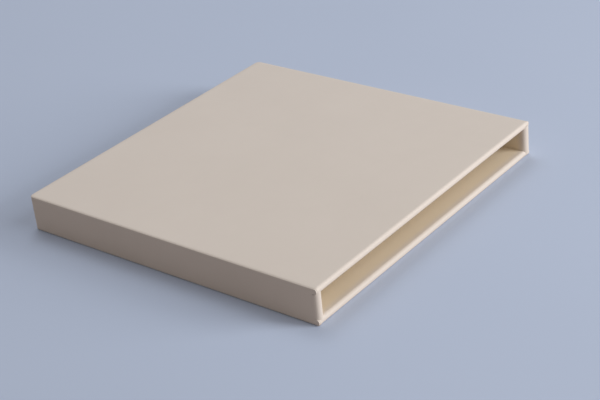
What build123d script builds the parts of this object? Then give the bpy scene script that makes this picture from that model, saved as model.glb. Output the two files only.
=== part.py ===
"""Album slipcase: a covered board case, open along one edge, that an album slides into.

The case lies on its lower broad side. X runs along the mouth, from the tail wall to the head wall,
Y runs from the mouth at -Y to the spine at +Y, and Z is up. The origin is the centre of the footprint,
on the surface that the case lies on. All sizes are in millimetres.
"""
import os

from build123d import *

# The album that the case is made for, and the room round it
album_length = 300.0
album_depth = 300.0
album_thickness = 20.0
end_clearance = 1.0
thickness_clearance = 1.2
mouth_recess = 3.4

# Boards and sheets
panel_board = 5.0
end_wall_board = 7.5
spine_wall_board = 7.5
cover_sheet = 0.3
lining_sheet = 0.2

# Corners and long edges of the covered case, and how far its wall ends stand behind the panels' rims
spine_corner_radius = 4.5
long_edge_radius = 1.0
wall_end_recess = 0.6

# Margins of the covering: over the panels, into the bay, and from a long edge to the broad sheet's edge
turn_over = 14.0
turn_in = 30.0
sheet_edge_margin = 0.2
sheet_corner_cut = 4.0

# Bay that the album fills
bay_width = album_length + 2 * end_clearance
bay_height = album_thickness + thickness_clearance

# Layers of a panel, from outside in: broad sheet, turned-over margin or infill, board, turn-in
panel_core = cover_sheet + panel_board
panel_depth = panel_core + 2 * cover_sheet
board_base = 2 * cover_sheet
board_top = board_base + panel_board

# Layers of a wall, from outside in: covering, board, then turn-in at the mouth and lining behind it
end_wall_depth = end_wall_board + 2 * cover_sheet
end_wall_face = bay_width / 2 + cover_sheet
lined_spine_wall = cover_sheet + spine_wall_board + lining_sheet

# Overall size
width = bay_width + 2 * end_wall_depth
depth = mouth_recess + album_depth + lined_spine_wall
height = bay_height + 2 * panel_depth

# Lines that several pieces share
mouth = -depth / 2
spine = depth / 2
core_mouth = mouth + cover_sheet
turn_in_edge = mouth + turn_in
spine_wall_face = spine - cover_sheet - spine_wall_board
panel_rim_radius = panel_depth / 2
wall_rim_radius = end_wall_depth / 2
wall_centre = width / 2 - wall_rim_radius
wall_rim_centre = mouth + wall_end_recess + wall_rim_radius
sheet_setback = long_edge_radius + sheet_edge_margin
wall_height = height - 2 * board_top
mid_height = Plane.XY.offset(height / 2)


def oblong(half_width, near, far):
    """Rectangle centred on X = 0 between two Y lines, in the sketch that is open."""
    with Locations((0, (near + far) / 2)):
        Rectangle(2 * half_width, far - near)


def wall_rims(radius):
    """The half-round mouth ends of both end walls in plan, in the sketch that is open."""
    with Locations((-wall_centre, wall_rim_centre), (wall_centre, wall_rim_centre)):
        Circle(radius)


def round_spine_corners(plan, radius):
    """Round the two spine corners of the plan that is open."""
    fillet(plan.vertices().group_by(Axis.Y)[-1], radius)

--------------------

WORK TO DO: Each line of the listing should be copied exactly.

RESULT:
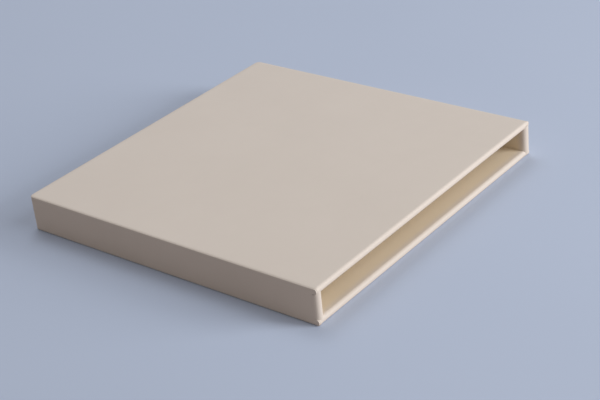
What build123d script builds the parts of this object? Then give the bpy scene script that makes this picture from that model, saved as model.glb. Output the two files only.
=== part.py ===
"""Album slipcase: a covered board case, open along one edge, that an album slides into.

The case lies on its lower broad side. X runs along the mouth, from the tail wall to the head wall,
Y runs from the mouth at -Y to the spine at +Y, and Z is up. The origin is the centre of the footprint,
on the surface that the case lies on. All sizes are in millimetres.
"""
import os

from build123d import *

# The album that the case is made for, and the room round it
album_length = 300.0
album_depth = 300.0
album_thickness = 20.0
end_clearance = 1.0
thickness_clearance = 1.2
mouth_recess = 3.4

# Boards and sheets
panel_board = 5.0
end_wall_board = 7.5
spine_wall_board = 7.5
cover_sheet = 0.3
lining_sheet = 0.2

# Corners and long edges of the covered case, and how far its wall ends stand behind the panels' rims
spine_corner_radius = 4.5
long_edge_radius = 1.0
wall_end_recess = 0.6

# Margins of the covering: over the panels, into the bay, and from a long edge to the broad sheet's edge
turn_over = 14.0
turn_in = 30.0
sheet_edge_margin = 0.2
sheet_corner_cut = 4.0

# Bay that the album fills
bay_width = album_length + 2 * end_clearance
bay_height = album_thickness + thickness_clearance

# Layers of a panel, from outside in: broad sheet, turned-over margin or infill, board, turn-in
panel_core = cover_sheet + panel_board
panel_depth = panel_core + 2 * cover_sheet
board_base = 2 * cover_sheet
board_top = board_base + panel_board

# Layers of a wall, from outside in: covering, board, then turn-in at the mouth and lining behind it
end_wall_depth = end_wall_board + 2 * cover_sheet
end_wall_face = bay_width / 2 + cover_sheet
lined_spine_wall = cover_sheet + spine_wall_board + lining_sheet

# Overall size
width = bay_width + 2 * end_wall_depth
depth = mouth_recess + album_depth + lined_spine_wall
height = bay_height + 2 * panel_depth

# Lines that several pieces share
mouth = -depth / 2
spine = depth / 2
core_mouth = mouth + cover_sheet
turn_in_edge = mouth + turn_in
spine_wall_face = spine - cover_sheet - spine_wall_board
panel_rim_radius = panel_depth / 2
wall_rim_radius = end_wall_depth / 2
wall_centre = width / 2 - wall_rim_radius
wall_rim_centre = mouth + wall_end_recess + wall_rim_radius
sheet_setback = long_edge_radius + sheet_edge_margin
wall_height = height - 2 * board_top
mid_height = Plane.XY.offset(height / 2)


def oblong(half_width, near, far):
    """Rectangle centred on X = 0 between two Y lines, in the sketch that is open."""
    with Locations((0, (near + far) / 2)):
        Rectangle(2 * half_width, far - near)


def wall_rims(radius):
    """The half-round mouth ends of both end walls in plan, in the sketch that is open."""
    with Locations((-wall_centre, wall_rim_centre), (wall_centre, wall_rim_centre)):
        Circle(radius)


def round_spine_corners(plan, radius):
    """Round the two spine corners of the plan that is open."""
    fillet(plan.vertices().group_by(Axis.Y)[-1], radius)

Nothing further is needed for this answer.